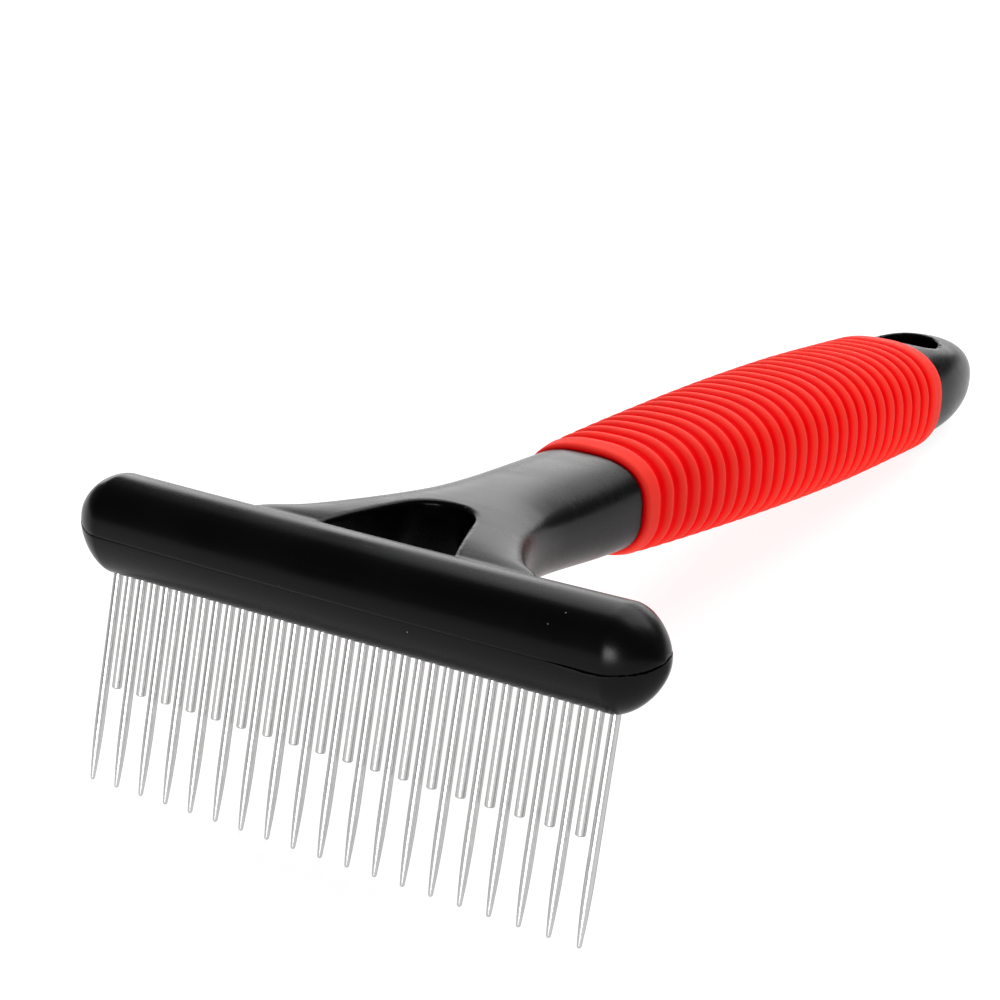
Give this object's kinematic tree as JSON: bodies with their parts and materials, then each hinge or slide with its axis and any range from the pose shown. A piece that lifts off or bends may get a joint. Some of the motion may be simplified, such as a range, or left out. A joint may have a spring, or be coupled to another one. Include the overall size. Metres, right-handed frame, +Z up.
{
  "type": "undercoat rake",
  "caption": "Pet undercoat rake: a round head bar with a row of long and short free-turning steel pins on a forked handle with a ribbed rubber grip and a hanging hole.",
  "frame": {"origin": "middle of the floor area that the tool covers when it lies on its long pins' points and the end of its handle", "axes": "+X along the head bar, +Y from the head towards the handle's end, +Z up"},
  "size_m": [0.0834, 0.175, 0.0374],
  "materials": {
    "black_moulding": "satin",
    "red_rubber": "matte",
    "stainless_steel": "satin polished"
  },
  "bodies": {
    "tool_body": {"handle_frame": "black_moulding", "head_lower_cover": "black_moulding", "grip_sleeve": "red_rubber"},
    "long_pin_01": {"long_pin_01": "stainless_steel"},
    "long_pin_02": {"long_pin_02": "stainless_steel"},
    "long_pin_03": {"long_pin_03": "stainless_steel"},
    "long_pin_04": {"long_pin_04": "stainless_steel"},
    "long_pin_05": {"long_pin_05": "stainless_steel"},
    "long_pin_06": {"long_pin_06": "stainless_steel"},
    "long_pin_07": {"long_pin_07": "stainless_steel"},
    "long_pin_08": {"long_pin_08": "stainless_steel"},
    "long_pin_09": {"long_pin_09": "stainless_steel"},
    "long_pin_10": {"long_pin_10": "stainless_steel"},
    "long_pin_11": {"long_pin_11": "stainless_steel"},
    "long_pin_12": {"long_pin_12": "stainless_steel"},
    "long_pin_13": {"long_pin_13": "stainless_steel"},
    "long_pin_14": {"long_pin_14": "stainless_steel"},
    "long_pin_15": {"long_pin_15": "stainless_steel"},
    "long_pin_16": {"long_pin_16": "stainless_steel"},
    "long_pin_17": {"long_pin_17": "stainless_steel"},
    "long_pin_18": {"long_pin_18": "stainless_steel"},
    "long_pin_19": {"long_pin_19": "stainless_steel"},
    "short_pin_01": {"short_pin_01": "stainless_steel"},
    "short_pin_02": {"short_pin_02": "stainless_steel"},
    "short_pin_03": {"short_pin_03": "stainless_steel"},
    "short_pin_04": {"short_pin_04": "stainless_steel"},
    "short_pin_05": {"short_pin_05": "stainless_steel"},
    "short_pin_06": {"short_pin_06": "stainless_steel"},
    "short_pin_07": {"short_pin_07": "stainless_steel"},
    "short_pin_08": {"short_pin_08": "stainless_steel"},
    "short_pin_09": {"short_pin_09": "stainless_steel"},
    "short_pin_10": {"short_pin_10": "stainless_steel"},
    "short_pin_11": {"short_pin_11": "stainless_steel"},
    "short_pin_12": {"short_pin_12": "stainless_steel"},
    "short_pin_13": {"short_pin_13": "stainless_steel"},
    "short_pin_14": {"short_pin_14": "stainless_steel"},
    "short_pin_15": {"short_pin_15": "stainless_steel"},
    "short_pin_16": {"short_pin_16": "stainless_steel"},
    "short_pin_17": {"short_pin_17": "stainless_steel"},
    "short_pin_18": {"short_pin_18": "stainless_steel"}
  },
  "joints": [
    {"name": "long_pin_01_spin", "type": "hinge", "parent": "tool_body", "child": "long_pin_01", "pos_m": [-0.036, -0.07904, 0.02475], "axis": [0, -0.3175, -0.9483], "continuous": true},
    {"name": "long_pin_02_spin", "type": "hinge", "parent": "tool_body", "child": "long_pin_02", "pos_m": [-0.032, -0.07904, 0.02475], "axis": [0, -0.3175, -0.9483], "continuous": true},
    {"name": "long_pin_03_spin", "type": "hinge", "parent": "tool_body", "child": "long_pin_03", "pos_m": [-0.028, -0.07904, 0.02475], "axis": [0, -0.3175, -0.9483], "continuous": true},
    {"name": "long_pin_04_spin", "type": "hinge", "parent": "tool_body", "child": "long_pin_04", "pos_m": [-0.024, -0.07904, 0.02475], "axis": [0, -0.3175, -0.9483], "continuous": true},
    {"name": "long_pin_05_spin", "type": "hinge", "parent": "tool_body", "child": "long_pin_05", "pos_m": [-0.02, -0.07904, 0.02475], "axis": [0, -0.3175, -0.9483], "continuous": true},
    {"name": "long_pin_06_spin", "type": "hinge", "parent": "tool_body", "child": "long_pin_06", "pos_m": [-0.016, -0.07904, 0.02475], "axis": [0, -0.3175, -0.9483], "continuous": true},
    {"name": "long_pin_07_spin", "type": "hinge", "parent": "tool_body", "child": "long_pin_07", "pos_m": [-0.012, -0.07904, 0.02475], "axis": [0, -0.3175, -0.9483], "continuous": true},
    {"name": "long_pin_08_spin", "type": "hinge", "parent": "tool_body", "child": "long_pin_08", "pos_m": [-0.008, -0.07904, 0.02475], "axis": [0, -0.3175, -0.9483], "continuous": true},
    {"name": "long_pin_09_spin", "type": "hinge", "parent": "tool_body", "child": "long_pin_09", "pos_m": [-0.004, -0.07904, 0.02475], "axis": [0, -0.3175, -0.9483], "continuous": true},
    {"name": "long_pin_10_spin", "type": "hinge", "parent": "tool_body", "child": "long_pin_10", "pos_m": [0, -0.07904, 0.02475], "axis": [0, -0.3175, -0.9483], "continuous": true},
    {"name": "long_pin_11_spin", "type": "hinge", "parent": "tool_body", "child": "long_pin_11", "pos_m": [0.004, -0.07904, 0.02475], "axis": [0, -0.3175, -0.9483], "continuous": true},
    {"name": "long_pin_12_spin", "type": "hinge", "parent": "tool_body", "child": "long_pin_12", "pos_m": [0.008, -0.07904, 0.02475], "axis": [0, -0.3175, -0.9483], "continuous": true},
    {"name": "long_pin_13_spin", "type": "hinge", "parent": "tool_body", "child": "long_pin_13", "pos_m": [0.012, -0.07904, 0.02475], "axis": [0, -0.3175, -0.9483], "continuous": true},
    {"name": "long_pin_14_spin", "type": "hinge", "parent": "tool_body", "child": "long_pin_14", "pos_m": [0.016, -0.07904, 0.02475], "axis": [0, -0.3175, -0.9483], "continuous": true},
    {"name": "long_pin_15_spin", "type": "hinge", "parent": "tool_body", "child": "long_pin_15", "pos_m": [0.02, -0.07904, 0.02475], "axis": [0, -0.3175, -0.9483], "continuous": true},
    {"name": "long_pin_16_spin", "type": "hinge", "parent": "tool_body", "child": "long_pin_16", "pos_m": [0.024, -0.07904, 0.02475], "axis": [0, -0.3175, -0.9483], "continuous": true},
    {"name": "long_pin_17_spin", "type": "hinge", "parent": "tool_body", "child": "long_pin_17", "pos_m": [0.028, -0.07904, 0.02475], "axis": [0, -0.3175, -0.9483], "continuous": true},
    {"name": "long_pin_18_spin", "type": "hinge", "parent": "tool_body", "child": "long_pin_18", "pos_m": [0.032, -0.07904, 0.02475], "axis": [0, -0.3175, -0.9483], "continuous": true},
    {"name": "long_pin_19_spin", "type": "hinge", "parent": "tool_body", "child": "long_pin_19", "pos_m": [0.036, -0.07904, 0.02475], "axis": [0, -0.3175, -0.9483], "continuous": true},
    {"name": "short_pin_01_spin", "type": "hinge", "parent": "tool_body", "child": "short_pin_01", "pos_m": [-0.034, -0.07904, 0.02475], "axis": [0, -0.3175, -0.9483], "continuous": true},
    {"name": "short_pin_02_spin", "type": "hinge", "parent": "tool_body", "child": "short_pin_02", "pos_m": [-0.03, -0.07904, 0.02475], "axis": [0, -0.3175, -0.9483], "continuous": true},
    {"name": "short_pin_03_spin", "type": "hinge", "parent": "tool_body", "child": "short_pin_03", "pos_m": [-0.026, -0.07904, 0.02475], "axis": [0, -0.3175, -0.9483], "continuous": true},
    {"name": "short_pin_04_spin", "type": "hinge", "parent": "tool_body", "child": "short_pin_04", "pos_m": [-0.022, -0.07904, 0.02475], "axis": [0, -0.3175, -0.9483], "continuous": true},
    {"name": "short_pin_05_spin", "type": "hinge", "parent": "tool_body", "child": "short_pin_05", "pos_m": [-0.018, -0.07904, 0.02475], "axis": [0, -0.3175, -0.9483], "continuous": true},
    {"name": "short_pin_06_spin", "type": "hinge", "parent": "tool_body", "child": "short_pin_06", "pos_m": [-0.014, -0.07904, 0.02475], "axis": [0, -0.3175, -0.9483], "continuous": true},
    {"name": "short_pin_07_spin", "type": "hinge", "parent": "tool_body", "child": "short_pin_07", "pos_m": [-0.01, -0.07904, 0.02475], "axis": [0, -0.3175, -0.9483], "continuous": true},
    {"name": "short_pin_08_spin", "type": "hinge", "parent": "tool_body", "child": "short_pin_08", "pos_m": [-0.006, -0.07904, 0.02475], "axis": [0, -0.3175, -0.9483], "continuous": true},
    {"name": "short_pin_09_spin", "type": "hinge", "parent": "tool_body", "child": "short_pin_09", "pos_m": [-0.002, -0.07904, 0.02475], "axis": [0, -0.3175, -0.9483], "continuous": true},
    {"name": "short_pin_10_spin", "type": "hinge", "parent": "tool_body", "child": "short_pin_10", "pos_m": [0.002, -0.07904, 0.02475], "axis": [0, -0.3175, -0.9483], "continuous": true},
    {"name": "short_pin_11_spin", "type": "hinge", "parent": "tool_body", "child": "short_pin_11", "pos_m": [0.006, -0.07904, 0.02475], "axis": [0, -0.3175, -0.9483], "continuous": true},
    {"name": "short_pin_12_spin", "type": "hinge", "parent": "tool_body", "child": "short_pin_12", "pos_m": [0.01, -0.07904, 0.02475], "axis": [0, -0.3175, -0.9483], "continuous": true},
    {"name": "short_pin_13_spin", "type": "hinge", "parent": "tool_body", "child": "short_pin_13", "pos_m": [0.014, -0.07904, 0.02475], "axis": [0, -0.3175, -0.9483], "continuous": true},
    {"name": "short_pin_14_spin", "type": "hinge", "parent": "tool_body", "child": "short_pin_14", "pos_m": [0.018, -0.07904, 0.02475], "axis": [0, -0.3175, -0.9483], "continuous": true},
    {"name": "short_pin_15_spin", "type": "hinge", "parent": "tool_body", "child": "short_pin_15", "pos_m": [0.022, -0.07904, 0.02475], "axis": [0, -0.3175, -0.9483], "continuous": true},
    {"name": "short_pin_16_spin", "type": "hinge", "parent": "tool_body", "child": "short_pin_16", "pos_m": [0.026, -0.07904, 0.02475], "axis": [0, -0.3175, -0.9483], "continuous": true},
    {"name": "short_pin_17_spin", "type": "hinge", "parent": "tool_body", "child": "short_pin_17", "pos_m": [0.03, -0.07904, 0.02475], "axis": [0, -0.3175, -0.9483], "continuous": true},
    {"name": "short_pin_18_spin", "type": "hinge", "parent": "tool_body", "child": "short_pin_18", "pos_m": [0.034, -0.07904, 0.02475], "axis": [0, -0.3175, -0.9483], "continuous": true}
  ]
}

THE REQUEST: Look through the material and copy each line that has "materials".

WRITTEN REPLY:
Give this object's kinematic tree as JSON: bodies with their parts and materials, then each hinge or slide with its axis and any range from the pose shown. A piece that lifts off or bends may get a joint. Some of the motion may be simplified, such as a range, or left out. A joint may have a spring, or be coupled to another one. Include the overall size. Metres, right-handed frame, +Z up.
  "materials": {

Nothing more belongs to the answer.